Thursday 11 December 2008

A new garden record

I put my new bird feeders two weeks ago and have seen very little activity on them. Today was the first time since I have put them up that I have been home at lunchtime so I spent an hour from 1 till 2 this afternoon watching the feeder.
I have a pole feeder that is put into the ground and has a feeding and water tray hanging off as well as a peanut feeder, 6 lard balls, seed feeder and a suet block as well as another seed feeder and 3 lard balls around the fence.
The main attraction for birds to my garden is the plumb tree which has had Redwing in it and a woodcock underneath.
The hour started off quietly today as the local Sparrowhawk flew over. After 15 minutes a female blackbird fed on the ground under pole with a Dunnock and the resident Robin which kept attacking the Dunnock from time to time.
Then 25 Starling came within 5 minutes and took a huge chunk of the suet block and most of the lard balls.
In between the Starlings which flew between the feeder and my neighbours roof, Blue tit and a coal tit fed on the peanut feeder.
With five minutes left and nothing else happening I noticed a Long tailed tit in the plumb tree, then 2, 5, 8, 9, 11 and finally 12!
This is the new garden record, I have had 5 long tailed tits at the most in the garden but they flew over two years ago anyway. The flock then all flew onto the feeder at once and ate what was left of the lard balls, I stayed and watched them for about five minutes before they flew off over the fence individually. This is proof that I need to come home at lunch more often.

3 comments:

Ghost of Stringer said...

Nice one Crammy, LTTs are cool birds !

Feeding the birds is a great thing to do.

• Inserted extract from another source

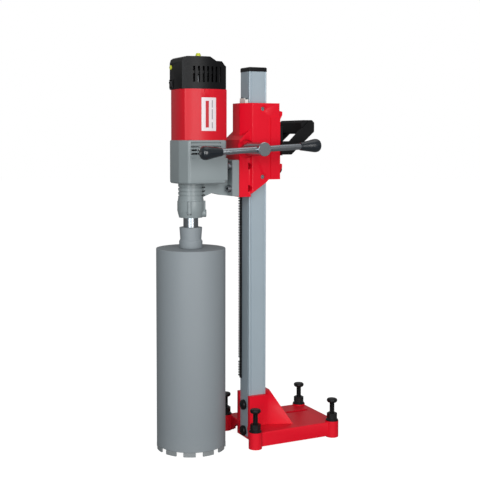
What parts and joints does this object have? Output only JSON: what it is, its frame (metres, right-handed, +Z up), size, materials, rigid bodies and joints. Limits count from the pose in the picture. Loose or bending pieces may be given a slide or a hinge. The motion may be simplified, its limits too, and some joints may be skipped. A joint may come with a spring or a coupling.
{
  "type": "core drill rig",
  "caption": "Core drill rig: levelling base, square column with rack, hand-fed carriage, electric drill motor and a wet diamond core bit on its spindle.",
  "frame": {"origin": "the column's axis at floor level; the mount base_rim is the casting's rim, 3.5 mm above the floor that its corner bosses stand on", "axes": "+Z up the column, -Y towards the core bit, +X towards the feed handle"},
  "size_m": [0.2238, 0.4268, 0.9001],
  "materials": {
    "casting_red": "gloss powder coat",
    "motor_red": "satin moulded nylon",
    "cap_black": "fine-grain moulded",
    "case_grey": "satin enamel on die casting",
    "column_alloy": "anodised extrusion",
    "black_steel": "black oxide",
    "steel": "machined",
    "chrome": "ground and polished",
    "bit_grey": "grey lacquer",
    "segment": "sintered matrix",
    "nylon": "natural nylon",
    "grip_black": "moulded grip",
    "knob_black": "phenolic",
    "bronze": "sintered",
    "label": "printed plate",
    "bubble": "clear vial",
    "copper": "wound copper",
    "seal": "nitrile",
    "carbon": "pressed carbon",
    "rocker_black": "moulded"
  },
  "bodies": {
    "stand": {"base_casting": "casting_red", "levelling_lock_nuts": "black_steel", "column": "column_alloy", "column_end_cap": "cap_black", "column_bolts": "black_steel", "feed_rack": "black_steel", "rack_screws": "black_steel"},
    "screw_front_left": {"levelling_screw_1": "black_steel"},
    "screw_rear_left": {"levelling_screw_2": "black_steel"},
    "screw_front_right": {"levelling_screw_3": "black_steel"},
    "screw_rear_right": {"levelling_screw_4": "black_steel"},
    "carriage": {"carriage_casting": "casting_red", "glide_pads": "nylon", "guide_adjusting_screws": "steel", "column_wiper": "nylon", "wiper_screws": "black_steel", "pinion_bushes": "bronze", "carry_handle": "grip_black", "carry_handle_screws": "black_steel", "gear_case_lower": "case_grey", "gear_case_upper": "case_grey", "gear_case_screws": "black_steel", "motor_housing": "motor_red", "label_plate": "label", "motor_cap": "cap_black", "motor_cap_screws": "steel", "power_gland": "seal", "bubble_levels": "bubble", "switch_housing": "cap_black", "stator": "steel", "carbon_brushes": "carbon", "brush_holders": "bronze", "motor_bearings": "steel", "bearing_bracket": "cap_black", "lay_bearings": "steel", "spindle_bearings": "steel", "water_collar": "case_grey", "shaft_seals": "seal", "drill_mounting_bolts": "steel"},
    "lock": {"carriage_lock_screw": "black_steel"},
    "feed": {"feed_pinion": "steel", "feed_shaft": "chrome", "handle_hub": "chrome", "cross_bar": "chrome", "handle_knobs": "knob_black"},
    "rocker": {"switch_rocker": "rocker_black"},
    "spindle": {"spindle": "chrome", "spindle_gear": "steel", "spindle_spacer": "steel", "bit_hub": "bit_grey", "bit_barrel": "bit_grey", "bit_segments": "segment"},
    "lay": {"lay_shaft": "steel", "reduction_gear": "steel"},
    "armature": {"armature_shaft": "steel", "armature_core": "copper", "commutator": "copper", "cooling_fan": "carbon"}
  },
  "joints": [
    {"name": "carriage_slide", "type": "slide", "parent": "stand", "child": "carriage", "axis": [0, 0, 1], "range_m": [-0.44, 0.055]},
    {"name": "feed_turn", "type": "hinge", "parent": "carriage", "child": "feed", "pos_m": [0, -0.0391, 0.6845], "axis": [1, 0, 0], "range_deg": [-270, 2110]},
    {"name": "spindle_spin", "type": "hinge", "parent": "carriage", "child": "spindle", "pos_m": [0, -0.16, 0.5], "axis": [0, 0, 1], "continuous": true},
    {"name": "lay_spin", "type": "hinge", "parent": "carriage", "child": "lay", "pos_m": [-0.02782, -0.13981, 0.65], "axis": [0, 0, 1], "continuous": true},
    {"name": "motor_spin", "type": "hinge", "parent": "carriage", "child": "armature", "pos_m": [0, -0.143, 0.76], "axis": [0, 0, 1], "continuous": true},
    {"name": "lock_turn", "type": "hinge", "parent": "carriage", "child": "lock", "pos_m": [0.012, 0.045, 0.637], "axis": [0, 1, 0], "range_deg": [0, 180]},
    {"name": "switch_rock", "type": "hinge", "parent": "carriage", "child": "rocker", "pos_m": [-0.024, -0.1935, 0.831], "axis": [1, 0, 0], "range_deg": [0, 12]},
    {"name": "levelling_front_left", "type": "slide", "parent": "stand", "child": "screw_front_left", "axis": [0, 0, 1], "range_m": [-0.02, 0.012]},
    {"name": "levelling_rear_left", "type": "slide", "parent": "stand", "child": "screw_rear_left", "axis": [0, 0, 1], "range_m": [-0.02, 0.012]},
    {"name": "levelling_front_right", "type": "slide", "parent": "stand", "child": "screw_front_right", "axis": [0, 0, 1], "range_m": [-0.02, 0.012]},
    {"name": "levelling_rear_right", "type": "slide", "parent": "stand", "child": "screw_rear_right", "axis": [0, 0, 1], "range_m": [-0.02, 0.012]}
  ],
  "couplings": [
    {"joint": "feed_turn", "follows": "carriage_slide", "rad_per_m": -83.333},
    {"joint": "lay_spin", "follows": "spindle_spin", "ratio": -3.2308},
    {"joint": "motor_spin", "follows": "spindle_spin", "ratio": 9.6923}
  ]
}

Keep an eye on them feeders, sure you'll get one or two suprises, maybe a reed bunting or a brambling ! They both prefer feeding on seed on the ground, spill a little bit on the ground and and dunnocks and robins will like it too....

Stewart said...

I agree with Stringy there. Keep feeding from now and look out especially in March or very early April for Bramblings. I used to get them in my old garden and those were the peak months...Chaffinches attract them in ...

Crammy Birder said...

Thanks for the info i never realised March/April was the best time. I love the way that LTTs fly, up and down like a paper aeroplane.